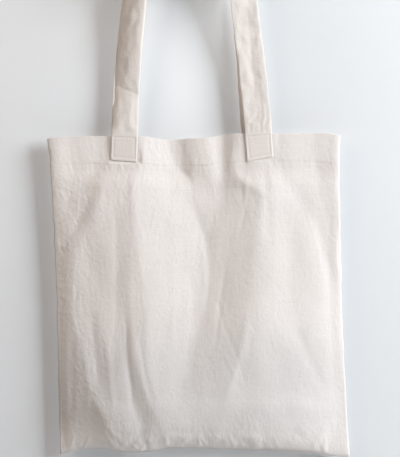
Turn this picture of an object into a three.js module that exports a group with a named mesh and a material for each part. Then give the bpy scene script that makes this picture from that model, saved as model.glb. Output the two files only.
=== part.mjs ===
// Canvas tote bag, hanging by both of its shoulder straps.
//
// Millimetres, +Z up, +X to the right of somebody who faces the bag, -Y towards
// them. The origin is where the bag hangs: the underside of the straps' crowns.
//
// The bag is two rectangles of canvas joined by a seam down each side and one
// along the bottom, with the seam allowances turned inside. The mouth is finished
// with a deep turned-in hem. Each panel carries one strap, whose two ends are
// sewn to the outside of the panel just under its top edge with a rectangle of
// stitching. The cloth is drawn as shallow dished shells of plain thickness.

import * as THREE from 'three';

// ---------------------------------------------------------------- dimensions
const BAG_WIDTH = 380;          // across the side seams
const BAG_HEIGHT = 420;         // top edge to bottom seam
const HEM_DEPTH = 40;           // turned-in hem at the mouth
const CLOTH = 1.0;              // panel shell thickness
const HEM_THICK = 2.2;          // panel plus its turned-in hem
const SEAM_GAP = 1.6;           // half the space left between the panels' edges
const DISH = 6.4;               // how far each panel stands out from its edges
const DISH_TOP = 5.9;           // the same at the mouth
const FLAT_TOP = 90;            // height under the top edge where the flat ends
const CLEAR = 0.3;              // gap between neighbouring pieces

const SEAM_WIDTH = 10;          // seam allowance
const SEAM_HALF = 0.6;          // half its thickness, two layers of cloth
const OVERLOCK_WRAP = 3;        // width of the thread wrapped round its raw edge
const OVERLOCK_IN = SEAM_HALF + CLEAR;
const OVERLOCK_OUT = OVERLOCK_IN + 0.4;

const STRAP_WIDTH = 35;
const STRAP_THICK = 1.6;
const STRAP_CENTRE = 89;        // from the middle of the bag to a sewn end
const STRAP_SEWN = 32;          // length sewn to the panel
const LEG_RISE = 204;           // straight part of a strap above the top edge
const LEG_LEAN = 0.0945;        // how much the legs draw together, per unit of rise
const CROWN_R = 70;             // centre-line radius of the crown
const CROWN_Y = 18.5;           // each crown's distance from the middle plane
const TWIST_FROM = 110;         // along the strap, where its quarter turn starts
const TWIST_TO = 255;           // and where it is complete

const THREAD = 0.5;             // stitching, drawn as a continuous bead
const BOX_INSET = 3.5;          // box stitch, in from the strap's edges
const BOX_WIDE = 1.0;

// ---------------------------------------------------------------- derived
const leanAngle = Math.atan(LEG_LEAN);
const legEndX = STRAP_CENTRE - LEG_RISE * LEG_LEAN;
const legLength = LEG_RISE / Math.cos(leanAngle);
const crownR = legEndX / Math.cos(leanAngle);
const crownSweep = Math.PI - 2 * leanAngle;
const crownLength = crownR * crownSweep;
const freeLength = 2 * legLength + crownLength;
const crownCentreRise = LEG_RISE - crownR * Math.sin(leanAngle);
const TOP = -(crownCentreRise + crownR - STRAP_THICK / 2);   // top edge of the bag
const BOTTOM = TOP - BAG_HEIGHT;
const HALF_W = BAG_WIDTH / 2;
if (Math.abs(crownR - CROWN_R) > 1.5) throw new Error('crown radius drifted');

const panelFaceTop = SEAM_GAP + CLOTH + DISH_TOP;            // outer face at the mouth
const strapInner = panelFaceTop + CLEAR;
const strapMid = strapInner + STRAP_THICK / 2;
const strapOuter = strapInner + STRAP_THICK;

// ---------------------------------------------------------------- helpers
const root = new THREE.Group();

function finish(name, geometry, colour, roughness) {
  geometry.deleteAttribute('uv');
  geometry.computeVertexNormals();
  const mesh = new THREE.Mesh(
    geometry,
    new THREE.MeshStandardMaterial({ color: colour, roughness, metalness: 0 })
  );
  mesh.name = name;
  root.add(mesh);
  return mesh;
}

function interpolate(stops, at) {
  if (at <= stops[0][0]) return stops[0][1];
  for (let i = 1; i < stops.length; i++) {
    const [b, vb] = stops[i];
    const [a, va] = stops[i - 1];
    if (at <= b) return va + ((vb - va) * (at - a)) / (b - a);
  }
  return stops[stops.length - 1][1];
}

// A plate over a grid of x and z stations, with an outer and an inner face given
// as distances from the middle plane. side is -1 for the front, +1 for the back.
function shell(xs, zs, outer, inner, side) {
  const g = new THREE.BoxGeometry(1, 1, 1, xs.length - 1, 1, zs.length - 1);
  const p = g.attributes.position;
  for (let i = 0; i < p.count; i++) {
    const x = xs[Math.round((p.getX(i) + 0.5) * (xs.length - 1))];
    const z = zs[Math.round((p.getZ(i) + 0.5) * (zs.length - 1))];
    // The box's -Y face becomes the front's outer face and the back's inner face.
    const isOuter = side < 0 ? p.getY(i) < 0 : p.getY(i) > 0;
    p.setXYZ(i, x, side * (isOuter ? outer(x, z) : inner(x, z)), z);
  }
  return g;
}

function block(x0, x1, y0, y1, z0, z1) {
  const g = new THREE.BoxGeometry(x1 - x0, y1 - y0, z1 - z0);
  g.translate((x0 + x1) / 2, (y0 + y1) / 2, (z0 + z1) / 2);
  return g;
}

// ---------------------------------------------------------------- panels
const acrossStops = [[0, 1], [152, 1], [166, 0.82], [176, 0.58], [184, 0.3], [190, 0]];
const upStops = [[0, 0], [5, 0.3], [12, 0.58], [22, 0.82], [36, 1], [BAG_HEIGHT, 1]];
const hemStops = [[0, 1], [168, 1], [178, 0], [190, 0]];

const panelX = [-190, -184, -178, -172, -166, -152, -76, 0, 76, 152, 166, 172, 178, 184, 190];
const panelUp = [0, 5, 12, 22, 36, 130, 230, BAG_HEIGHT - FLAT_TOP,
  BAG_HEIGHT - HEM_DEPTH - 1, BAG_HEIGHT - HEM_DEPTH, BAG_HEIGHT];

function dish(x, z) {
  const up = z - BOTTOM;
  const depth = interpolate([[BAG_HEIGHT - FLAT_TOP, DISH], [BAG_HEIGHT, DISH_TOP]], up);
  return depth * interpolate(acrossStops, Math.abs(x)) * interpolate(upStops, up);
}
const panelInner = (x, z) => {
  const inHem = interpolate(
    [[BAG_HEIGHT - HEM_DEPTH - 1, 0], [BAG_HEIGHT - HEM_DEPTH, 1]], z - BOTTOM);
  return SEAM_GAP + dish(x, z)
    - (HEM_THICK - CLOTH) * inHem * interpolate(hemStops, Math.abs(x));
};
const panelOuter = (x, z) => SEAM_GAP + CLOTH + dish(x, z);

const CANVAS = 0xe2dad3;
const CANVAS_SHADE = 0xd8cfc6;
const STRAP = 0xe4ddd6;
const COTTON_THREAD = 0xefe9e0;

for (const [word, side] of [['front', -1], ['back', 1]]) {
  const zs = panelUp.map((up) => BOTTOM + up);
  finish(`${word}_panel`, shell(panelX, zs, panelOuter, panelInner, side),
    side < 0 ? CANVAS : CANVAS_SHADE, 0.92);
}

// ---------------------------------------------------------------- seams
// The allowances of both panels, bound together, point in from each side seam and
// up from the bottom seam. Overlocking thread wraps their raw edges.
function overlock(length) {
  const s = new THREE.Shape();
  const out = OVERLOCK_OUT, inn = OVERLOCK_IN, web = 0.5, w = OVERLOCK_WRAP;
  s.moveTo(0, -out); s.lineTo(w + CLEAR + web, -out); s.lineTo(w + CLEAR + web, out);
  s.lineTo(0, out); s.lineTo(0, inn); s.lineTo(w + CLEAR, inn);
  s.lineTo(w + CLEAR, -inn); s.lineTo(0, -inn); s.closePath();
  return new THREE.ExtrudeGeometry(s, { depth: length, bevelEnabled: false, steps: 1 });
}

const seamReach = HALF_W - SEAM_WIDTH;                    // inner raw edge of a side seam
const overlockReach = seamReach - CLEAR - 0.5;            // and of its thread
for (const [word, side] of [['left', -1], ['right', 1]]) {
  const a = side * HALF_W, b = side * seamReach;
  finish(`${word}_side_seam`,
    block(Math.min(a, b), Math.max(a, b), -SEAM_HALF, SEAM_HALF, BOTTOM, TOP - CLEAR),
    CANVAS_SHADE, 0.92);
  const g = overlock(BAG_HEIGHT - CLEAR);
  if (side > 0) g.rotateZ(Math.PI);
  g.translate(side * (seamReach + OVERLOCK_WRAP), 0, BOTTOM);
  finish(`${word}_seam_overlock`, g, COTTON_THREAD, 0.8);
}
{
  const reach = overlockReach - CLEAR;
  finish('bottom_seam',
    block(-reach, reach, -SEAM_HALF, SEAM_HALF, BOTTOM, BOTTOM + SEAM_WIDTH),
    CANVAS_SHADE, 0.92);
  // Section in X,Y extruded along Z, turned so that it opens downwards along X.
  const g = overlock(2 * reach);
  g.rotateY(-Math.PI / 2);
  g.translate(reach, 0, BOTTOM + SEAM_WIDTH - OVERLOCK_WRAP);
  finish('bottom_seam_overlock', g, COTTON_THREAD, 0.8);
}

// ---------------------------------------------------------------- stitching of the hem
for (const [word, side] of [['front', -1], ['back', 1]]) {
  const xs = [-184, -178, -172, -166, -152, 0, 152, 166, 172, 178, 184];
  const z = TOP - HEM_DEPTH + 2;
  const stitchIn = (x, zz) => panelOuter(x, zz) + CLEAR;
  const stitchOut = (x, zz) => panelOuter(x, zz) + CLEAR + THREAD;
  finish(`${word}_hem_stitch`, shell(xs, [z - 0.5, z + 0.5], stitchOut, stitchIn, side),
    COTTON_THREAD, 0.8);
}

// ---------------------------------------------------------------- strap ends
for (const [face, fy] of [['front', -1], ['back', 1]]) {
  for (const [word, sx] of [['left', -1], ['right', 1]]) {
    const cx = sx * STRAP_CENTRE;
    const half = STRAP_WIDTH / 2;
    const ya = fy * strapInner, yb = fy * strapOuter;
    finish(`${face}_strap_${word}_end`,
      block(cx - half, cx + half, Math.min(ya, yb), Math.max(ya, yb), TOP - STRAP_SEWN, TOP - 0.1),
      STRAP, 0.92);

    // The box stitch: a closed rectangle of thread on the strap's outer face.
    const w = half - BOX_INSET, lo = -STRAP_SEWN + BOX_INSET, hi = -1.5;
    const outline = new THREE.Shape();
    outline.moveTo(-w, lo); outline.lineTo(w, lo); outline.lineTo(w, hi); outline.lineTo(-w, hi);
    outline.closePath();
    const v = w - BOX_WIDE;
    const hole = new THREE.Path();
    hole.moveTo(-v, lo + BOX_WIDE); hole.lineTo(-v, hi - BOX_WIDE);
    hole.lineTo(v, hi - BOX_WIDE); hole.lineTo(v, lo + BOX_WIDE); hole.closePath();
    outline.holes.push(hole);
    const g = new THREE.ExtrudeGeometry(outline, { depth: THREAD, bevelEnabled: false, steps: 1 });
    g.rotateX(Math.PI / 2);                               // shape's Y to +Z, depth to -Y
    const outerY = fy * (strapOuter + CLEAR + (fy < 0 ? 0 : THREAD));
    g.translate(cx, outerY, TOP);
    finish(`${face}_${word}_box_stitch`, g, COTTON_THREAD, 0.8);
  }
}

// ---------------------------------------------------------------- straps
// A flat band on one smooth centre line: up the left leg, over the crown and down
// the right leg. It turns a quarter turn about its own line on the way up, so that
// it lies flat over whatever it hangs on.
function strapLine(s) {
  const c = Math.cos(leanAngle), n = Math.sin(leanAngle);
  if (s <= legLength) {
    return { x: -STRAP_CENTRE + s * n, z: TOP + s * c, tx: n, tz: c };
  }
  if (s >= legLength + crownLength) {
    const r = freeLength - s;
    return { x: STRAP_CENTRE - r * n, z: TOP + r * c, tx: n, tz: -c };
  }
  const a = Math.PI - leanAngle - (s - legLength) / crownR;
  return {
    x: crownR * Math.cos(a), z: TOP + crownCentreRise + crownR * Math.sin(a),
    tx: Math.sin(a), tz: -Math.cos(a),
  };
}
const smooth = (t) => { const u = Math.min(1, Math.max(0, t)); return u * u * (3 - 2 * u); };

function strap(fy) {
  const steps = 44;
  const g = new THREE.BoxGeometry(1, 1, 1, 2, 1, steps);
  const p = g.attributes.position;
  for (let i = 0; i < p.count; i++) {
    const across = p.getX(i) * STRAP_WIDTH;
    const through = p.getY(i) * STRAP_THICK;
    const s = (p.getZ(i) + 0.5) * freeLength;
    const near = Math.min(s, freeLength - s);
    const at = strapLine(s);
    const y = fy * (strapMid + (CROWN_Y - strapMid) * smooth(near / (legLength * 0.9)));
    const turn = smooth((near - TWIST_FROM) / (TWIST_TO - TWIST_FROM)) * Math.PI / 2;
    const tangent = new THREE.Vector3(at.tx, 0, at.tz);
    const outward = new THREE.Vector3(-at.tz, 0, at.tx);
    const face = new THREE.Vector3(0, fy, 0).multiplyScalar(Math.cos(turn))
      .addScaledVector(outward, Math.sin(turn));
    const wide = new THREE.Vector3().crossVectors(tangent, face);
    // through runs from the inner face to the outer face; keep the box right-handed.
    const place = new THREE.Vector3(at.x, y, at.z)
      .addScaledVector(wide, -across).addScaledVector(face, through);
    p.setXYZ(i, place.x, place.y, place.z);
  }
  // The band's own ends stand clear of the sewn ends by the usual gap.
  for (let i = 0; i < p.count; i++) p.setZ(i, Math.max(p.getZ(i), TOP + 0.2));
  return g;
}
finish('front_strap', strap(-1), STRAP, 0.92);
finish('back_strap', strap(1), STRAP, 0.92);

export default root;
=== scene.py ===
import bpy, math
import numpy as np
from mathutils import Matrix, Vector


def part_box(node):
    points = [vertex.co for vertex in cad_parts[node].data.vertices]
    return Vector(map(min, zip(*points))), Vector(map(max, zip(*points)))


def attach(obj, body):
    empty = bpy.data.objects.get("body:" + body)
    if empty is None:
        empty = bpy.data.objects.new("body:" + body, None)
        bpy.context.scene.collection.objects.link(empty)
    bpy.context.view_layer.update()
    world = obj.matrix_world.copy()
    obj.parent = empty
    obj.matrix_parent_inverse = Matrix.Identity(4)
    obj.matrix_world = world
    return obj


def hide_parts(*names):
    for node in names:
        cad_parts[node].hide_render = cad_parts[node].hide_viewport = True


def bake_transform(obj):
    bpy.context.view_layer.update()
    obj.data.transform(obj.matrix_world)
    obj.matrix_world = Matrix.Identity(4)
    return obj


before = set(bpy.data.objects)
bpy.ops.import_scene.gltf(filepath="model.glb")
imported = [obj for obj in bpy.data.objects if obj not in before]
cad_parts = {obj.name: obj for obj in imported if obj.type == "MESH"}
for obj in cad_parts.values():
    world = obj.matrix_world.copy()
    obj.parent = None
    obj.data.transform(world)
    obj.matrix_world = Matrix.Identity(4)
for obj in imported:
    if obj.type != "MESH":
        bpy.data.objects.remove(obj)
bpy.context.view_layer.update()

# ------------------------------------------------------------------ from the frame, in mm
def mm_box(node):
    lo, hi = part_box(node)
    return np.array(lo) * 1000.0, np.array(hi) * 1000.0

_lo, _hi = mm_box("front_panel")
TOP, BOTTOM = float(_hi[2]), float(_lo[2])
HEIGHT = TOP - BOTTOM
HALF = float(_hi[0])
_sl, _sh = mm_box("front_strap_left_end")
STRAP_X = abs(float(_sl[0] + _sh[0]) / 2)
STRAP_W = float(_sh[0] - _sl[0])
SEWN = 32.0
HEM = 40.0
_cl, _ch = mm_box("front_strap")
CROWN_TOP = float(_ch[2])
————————
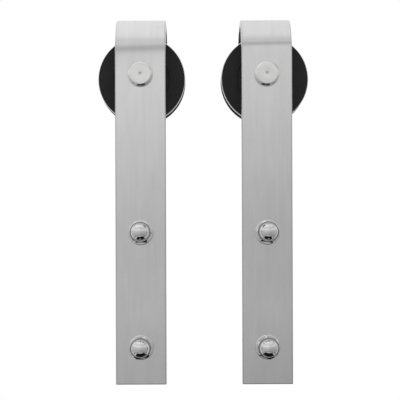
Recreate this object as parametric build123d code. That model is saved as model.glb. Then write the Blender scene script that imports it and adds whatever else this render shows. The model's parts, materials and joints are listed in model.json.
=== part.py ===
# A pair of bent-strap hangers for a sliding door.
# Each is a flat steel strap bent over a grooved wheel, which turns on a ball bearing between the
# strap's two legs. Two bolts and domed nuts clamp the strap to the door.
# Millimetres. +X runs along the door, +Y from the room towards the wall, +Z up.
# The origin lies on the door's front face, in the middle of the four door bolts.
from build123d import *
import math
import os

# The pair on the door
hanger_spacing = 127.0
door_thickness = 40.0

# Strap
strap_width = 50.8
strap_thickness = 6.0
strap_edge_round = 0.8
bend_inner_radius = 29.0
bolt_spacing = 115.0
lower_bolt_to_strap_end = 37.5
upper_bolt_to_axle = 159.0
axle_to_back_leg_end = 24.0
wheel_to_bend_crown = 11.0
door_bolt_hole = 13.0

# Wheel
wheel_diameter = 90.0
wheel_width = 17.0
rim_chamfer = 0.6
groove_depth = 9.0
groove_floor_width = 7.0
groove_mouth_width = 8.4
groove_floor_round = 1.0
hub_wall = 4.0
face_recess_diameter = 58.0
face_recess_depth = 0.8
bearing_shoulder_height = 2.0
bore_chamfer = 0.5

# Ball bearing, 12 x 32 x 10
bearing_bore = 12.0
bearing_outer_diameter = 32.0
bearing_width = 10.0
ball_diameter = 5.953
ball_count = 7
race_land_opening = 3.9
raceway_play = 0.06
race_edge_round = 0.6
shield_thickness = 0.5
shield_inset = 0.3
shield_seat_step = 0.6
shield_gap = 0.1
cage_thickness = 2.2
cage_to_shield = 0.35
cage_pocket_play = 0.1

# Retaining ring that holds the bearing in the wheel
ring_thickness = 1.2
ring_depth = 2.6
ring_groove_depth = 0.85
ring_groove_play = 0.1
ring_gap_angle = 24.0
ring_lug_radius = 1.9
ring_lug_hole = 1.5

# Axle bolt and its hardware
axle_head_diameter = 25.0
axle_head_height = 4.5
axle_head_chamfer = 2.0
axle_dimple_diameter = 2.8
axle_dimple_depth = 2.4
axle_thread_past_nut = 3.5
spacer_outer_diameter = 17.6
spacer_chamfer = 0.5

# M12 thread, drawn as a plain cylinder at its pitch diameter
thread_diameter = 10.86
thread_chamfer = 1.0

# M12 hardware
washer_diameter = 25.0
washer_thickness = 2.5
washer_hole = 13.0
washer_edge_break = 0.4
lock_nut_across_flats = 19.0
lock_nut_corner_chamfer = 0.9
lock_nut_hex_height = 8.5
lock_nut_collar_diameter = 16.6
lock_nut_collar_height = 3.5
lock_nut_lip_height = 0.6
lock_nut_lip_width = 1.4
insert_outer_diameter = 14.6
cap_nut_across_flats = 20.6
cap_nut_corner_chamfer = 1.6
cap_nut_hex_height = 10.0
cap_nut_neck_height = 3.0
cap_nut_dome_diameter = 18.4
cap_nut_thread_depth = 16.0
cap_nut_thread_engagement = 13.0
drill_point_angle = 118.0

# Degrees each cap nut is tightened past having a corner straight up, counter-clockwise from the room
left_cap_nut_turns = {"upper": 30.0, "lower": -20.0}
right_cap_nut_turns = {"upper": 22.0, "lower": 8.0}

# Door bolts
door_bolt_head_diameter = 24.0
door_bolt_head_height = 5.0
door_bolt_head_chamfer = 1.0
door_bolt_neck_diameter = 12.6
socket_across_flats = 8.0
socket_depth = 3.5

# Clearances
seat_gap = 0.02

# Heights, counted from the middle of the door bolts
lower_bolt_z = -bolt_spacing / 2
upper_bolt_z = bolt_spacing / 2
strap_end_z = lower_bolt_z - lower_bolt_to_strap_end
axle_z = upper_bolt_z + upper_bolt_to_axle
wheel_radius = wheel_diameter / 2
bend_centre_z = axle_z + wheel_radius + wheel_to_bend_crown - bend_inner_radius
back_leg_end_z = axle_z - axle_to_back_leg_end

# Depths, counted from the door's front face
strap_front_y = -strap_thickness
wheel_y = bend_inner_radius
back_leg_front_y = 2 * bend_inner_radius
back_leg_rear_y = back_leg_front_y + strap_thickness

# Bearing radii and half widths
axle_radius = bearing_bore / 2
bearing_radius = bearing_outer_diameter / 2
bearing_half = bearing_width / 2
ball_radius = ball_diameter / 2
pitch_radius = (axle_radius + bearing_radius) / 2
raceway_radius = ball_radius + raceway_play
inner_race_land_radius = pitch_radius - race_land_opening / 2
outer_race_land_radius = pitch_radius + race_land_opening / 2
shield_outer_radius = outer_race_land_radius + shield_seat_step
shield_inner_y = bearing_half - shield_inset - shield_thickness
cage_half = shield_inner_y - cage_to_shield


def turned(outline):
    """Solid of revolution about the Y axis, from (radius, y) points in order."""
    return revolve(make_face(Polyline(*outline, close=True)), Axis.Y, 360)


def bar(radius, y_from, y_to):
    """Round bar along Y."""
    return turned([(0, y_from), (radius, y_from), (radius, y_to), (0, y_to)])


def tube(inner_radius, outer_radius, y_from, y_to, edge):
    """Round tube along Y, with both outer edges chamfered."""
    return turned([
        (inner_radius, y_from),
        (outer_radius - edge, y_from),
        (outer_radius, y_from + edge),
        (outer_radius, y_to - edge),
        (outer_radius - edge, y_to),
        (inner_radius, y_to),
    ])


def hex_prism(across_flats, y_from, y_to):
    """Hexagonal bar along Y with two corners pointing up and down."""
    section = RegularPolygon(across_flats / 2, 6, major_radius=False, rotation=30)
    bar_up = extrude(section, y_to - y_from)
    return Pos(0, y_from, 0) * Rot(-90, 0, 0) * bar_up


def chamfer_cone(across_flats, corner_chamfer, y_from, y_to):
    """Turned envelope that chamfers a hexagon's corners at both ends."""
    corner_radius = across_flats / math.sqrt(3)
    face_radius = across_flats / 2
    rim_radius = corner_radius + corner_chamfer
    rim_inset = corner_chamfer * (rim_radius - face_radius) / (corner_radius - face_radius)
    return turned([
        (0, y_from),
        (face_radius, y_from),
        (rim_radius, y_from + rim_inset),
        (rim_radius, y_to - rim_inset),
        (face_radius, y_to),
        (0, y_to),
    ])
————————
Starting at the line that contains "finish('front_strap', strap(-1), STRAP, 0.92);" and ending at the line that contains "bpy.context.scene.collection.objects.link(empty)", retype each line exactly; omit everything outside that range.

COMPLETED EXERCISE:
finish('front_strap', strap(-1), STRAP, 0.92);
finish('back_strap', strap(1), STRAP, 0.92);

export default root;
=== scene.py ===
import bpy, math
import numpy as np
from mathutils import Matrix, Vector


def part_box(node):
    points = [vertex.co for vertex in cad_parts[node].data.vertices]
    return Vector(map(min, zip(*points))), Vector(map(max, zip(*points)))


def attach(obj, body):
    empty = bpy.data.objects.get("body:" + body)
    if empty is None:
        empty = bpy.data.objects.new("body:" + body, None)
        bpy.context.scene.collection.objects.link(empty)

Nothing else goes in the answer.